Tuesday, September 29, 2009

Tanya's Story

I have been thinking about adopting from China ever since elementary school. My childhood friends remember me talking about this as kids. Even when Todd and I were just dating, I shared with him this was something that I was on my heart.

Todd and I married and started our family, but my heart for adoption had not changed with the arrival of Jade and Hope. I began to pray that if this was really God’s will, then Todd would have the same desire in his heart.

We attended a conference together at the beginning of 2007 and both felt this was something God was calling us to do. But we never took the next step and I didn’t want to push so I just let it rest.

Todd came back to me in August of 2008 and told me he was still feeling this was something we needed to do. I told him, “No.” After a year and a half, I had kind of put the idea out of my mind because it was too hard to keep wishing for something that Todd didn’t seem to feel as strongly about as I did.

Now it was my heart that needed to be reminded. It was almost like God was telling me, “I finally got Todd ready to take the next step and now you’re telling me that you don’t want to do this?” From there it became something we talked about and prayed about.
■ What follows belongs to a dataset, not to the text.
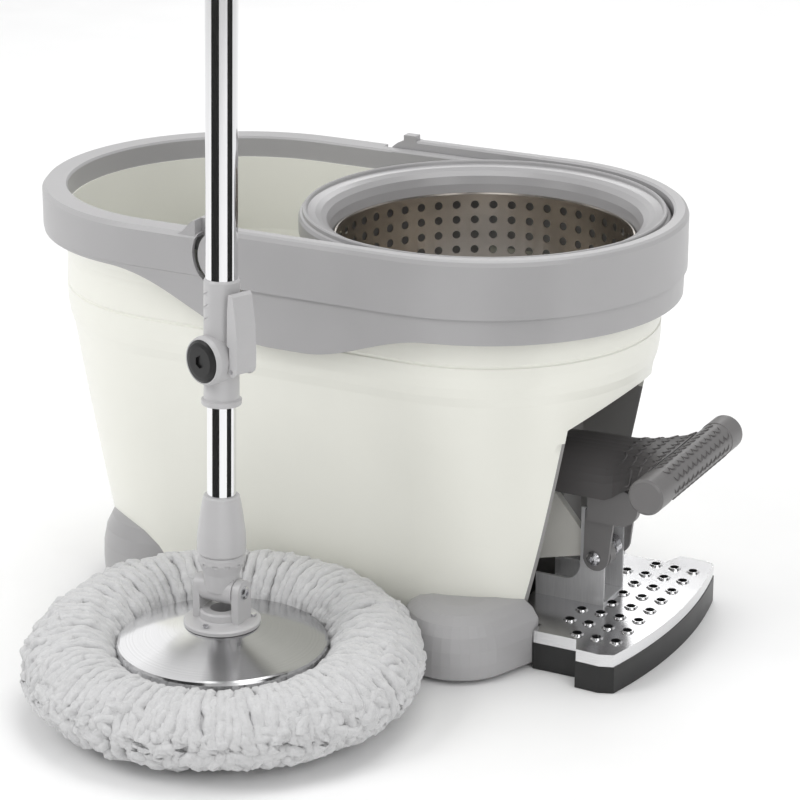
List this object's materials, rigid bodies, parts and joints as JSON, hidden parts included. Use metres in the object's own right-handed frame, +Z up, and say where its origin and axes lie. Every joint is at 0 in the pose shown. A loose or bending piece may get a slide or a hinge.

It has taken a long time to start this journey. And I know it is a long road with lots of unknowns, but I am excited to start the process. I used to regret that we didn’t start the process earlier, but I’ve since learned we had to be in our thirties before China would even consider you for adoption.

So I am trying to let go of my ideas of when and how this would take place and trust God to make all of this happen. I can’t wait to hold in my arms the child I’ve been holding in my heart for thirty years.